What AR Glasses Need to Succeed Where Smart Glasses Failed

Grant Webb

Grant Webb

February 25, 2026

What AR Glasses Need to Succeed Where Smart Glasses Failed

Smart glasses had a moment. Google Glass landed with a thud. Snap’s Spectacles never became everyday wear. Meta’s Ray-Ban collab is a camera with a brand, not a new computing platform. Apple’s Vision Pro is powerful but tethered to a battery pack and a price tag that keeps it out of the mainstream. Meanwhile, the dream—information and interfaces floating in front of your eyes without a phone in your hand—remains just that. So what would it take for AR glasses to finally cross the chasm?

The short answer: better displays, longer battery life, and a reason to wear them that isn’t “because they’re cool.” The longer answer is about learning from why smart glasses kept failing and fixing the things that actually matter.

Why Smart Glasses Kept Failing

Most smart glasses so far have been one of two things: a camera with a tiny notification LED, or a heavy headset with great AR but terrible ergonomics. The first kind doesn’t do enough to justify wearing glasses at all. The second does too much—it’s a full spatial computer—but at the cost of weight, heat, and social awkwardness. Neither found a daily-use case that outweighed the friction.

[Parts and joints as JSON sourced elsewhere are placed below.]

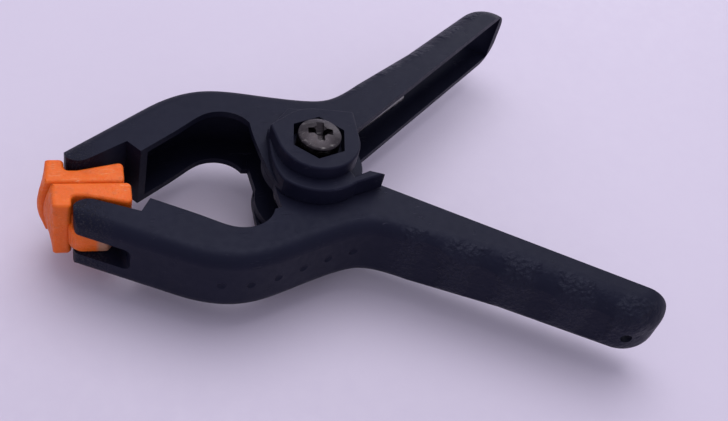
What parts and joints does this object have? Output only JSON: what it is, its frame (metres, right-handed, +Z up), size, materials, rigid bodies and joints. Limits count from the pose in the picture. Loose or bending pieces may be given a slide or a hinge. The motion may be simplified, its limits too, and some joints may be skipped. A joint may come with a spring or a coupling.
{
  "type": "spring clamp",
  "caption": "Small plastic spring clamp with two channel-section arms on a screw pivot, a torsion spring and swivelling jaw pads.",
  "frame": {"origin": "bottom centre of the closed clamp's box, lying flat on its lower boss", "axes": "+X from the jaws to the handles, +Z up along the pivot, +Y towards the rear arm"},
  "size_m": [0.0898, 0.0728, 0.0232],
  "materials": {
    "nylon": "satin moulded black nylon with pebbled grips",
    "pad": "soft orange moulded plastic",
    "screw_steel": "dark blackened steel",
    "spring_steel": "oiled spring wire"
  },
  "bodies": {
    "front_arm": {"front_arm": "nylon", "pivot_screw": "screw_steel", "hex_nut": "screw_steel", "torsion_spring": "spring_steel"},
    "rear_arm": {"rear_arm": "nylon"},
    "front_pad": {"front_pad": "pad"},
    "rear_pad": {"rear_pad": "pad"}
  },
  "joints": [
    {"name": "jaw_hinge", "type": "hinge", "parent": "front_arm", "child": "rear_arm", "pos_m": [-0.00391, 0, 0.01087], "axis": [0, 0, -1], "range_deg": [0, 48], "stiffness_Nm_per_rad": 0.25, "springref_deg": -40.11, "deforming": ["torsion_spring"]},
    {"name": "rear_pad_swivel", "type": "hinge", "parent": "rear_arm", "child": "rear_pad", "pos_m": [-0.03891, 0.0043, 0.01087], "axis": [0, 0, 1], "range_deg": [0, 18]},
    {"name": "front_pad_swivel", "type": "hinge", "parent": "front_arm", "child": "front_pad", "pos_m": [-0.03891, -0.0043, 0.01087], "axis": [0, 0, -1], "range_deg": [0, 6]}
  ],
  "couplings": [
    {"joint": "rear_pad_swivel", "follows": "jaw_hinge", "ratio": 0.375},
    {"joint": "front_pad_swivel", "follows": "jaw_hinge", "ratio": 0.125}
  ]
}
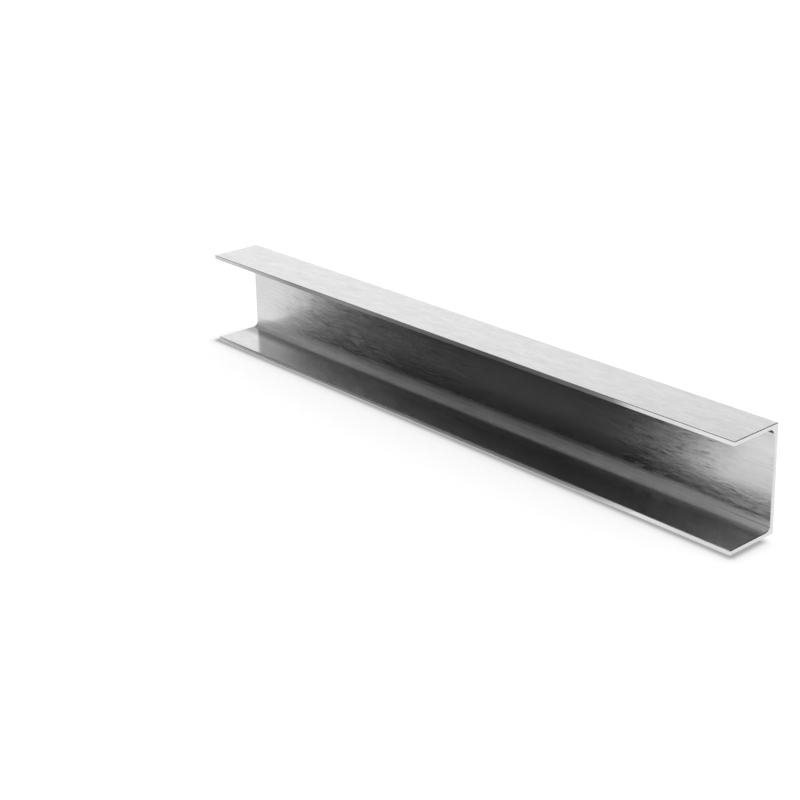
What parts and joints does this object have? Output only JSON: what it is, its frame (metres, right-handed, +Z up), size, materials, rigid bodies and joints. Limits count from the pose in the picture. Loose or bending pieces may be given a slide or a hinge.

Then there’s the “glasshole” problem. Early adopters wearing cameras on their faces made everyone else uncomfortable. Privacy concerns weren’t invented by Glass, but Glass made them visible. AR glasses that want to go mainstream have to either avoid outward-facing cameras for a while or make recording so obvious and controllable that it doesn’t feel invasive. So far, no one has threaded that needle.

Abandoned smart glasses in drawer

Display: Bright Enough for the Real World

AR means overlaying digital content on the real world. Outdoors, the real world is bright. Sunlight can be 100,000 lux. A typical phone screen is a few hundred nits. For an AR image to be visible in daylight, the waveguide or micro-LED display has to be extremely bright and efficient. Most current consumer AR optics are dim, tinted, or both. You get a nice demo in a dark room and a washed-out mess on a sunny street.

Next-gen displays—micro-LED, laser scanning, better waveguides—are improving. The constraint isn’t just technology; it’s power. Brighter displays drain the battery faster. So AR glasses need a display that’s bright enough to be useful everywhere and efficient enough to run for a full day. We’re not there yet. Until we are, AR glasses will stay indoors or in controlled environments.

Battery and Form Factor

Nobody wants to wear a brick. Smart glasses that did “real” AR either had a short runtime or a big battery pack. The ideal is something that looks like normal glasses, weighs like normal glasses, and runs for eight hours. That’s a brutal engineering challenge. CPU, GPU, display drivers, sensors, and radios all draw power. Shrinking the battery to fit the frame means either cutting features or accepting a few hours of use.

One path is to offload heavy work to the phone—glasses as a display and input device, phone as the brain. That keeps the glasses light but ties you to your pocket. Another is to push efficiency hard: custom chips, aggressive power gating, and displays that don’t burn watts. We’re seeing both. The product that wins will likely be a hybrid: enough onboard compute for low-latency AR, with heavy lifting handed off to a companion device when needed.

Developer testing AR glasses in lab

The Killer Use Case

Smart glasses failed in part because they had no killer app. Notifications? Your wrist or pocket already do that. Navigation? Glancing at your phone is fine. The only use case that consistently got people to wear something on their face was photography—and that triggered the privacy backlash.

AR glasses need a use case that is both compelling and acceptable. That could be hands-free instructions for repair or assembly. It could be real-time translation or captions in your field of view. It could be contextual information—names, directions, notes—overlaid on the world in a way that doesn’t feel like a HUD from a video game. The key is that it has to be something you can’t do as well with a phone, and it has to be something you’d want in public. We’re still searching.

What Has to Change

For AR glasses to succeed where smart glasses failed, three things have to happen. First, displays have to get bright and efficient enough for all-day, outdoor use. Second, the industrial design has to land at “normal glasses” weight and style, with battery life that doesn’t force you to charge at lunch. Third, there has to be at least one application that makes people want to put them on every morning—and that application can’t rely on a camera that makes everyone else uneasy.

We’re closer than we were. The tech is moving. The question is whether the next wave of products will be the ones that finally get the formula right—or another round of “almost” that we look back on in five years and wonder why we thought it was so hard. My bet: the first pair that looks like glasses, lasts all day, and does one thing you can’t do better on your phone will be the one that breaks through. Everything else is a stepping stone.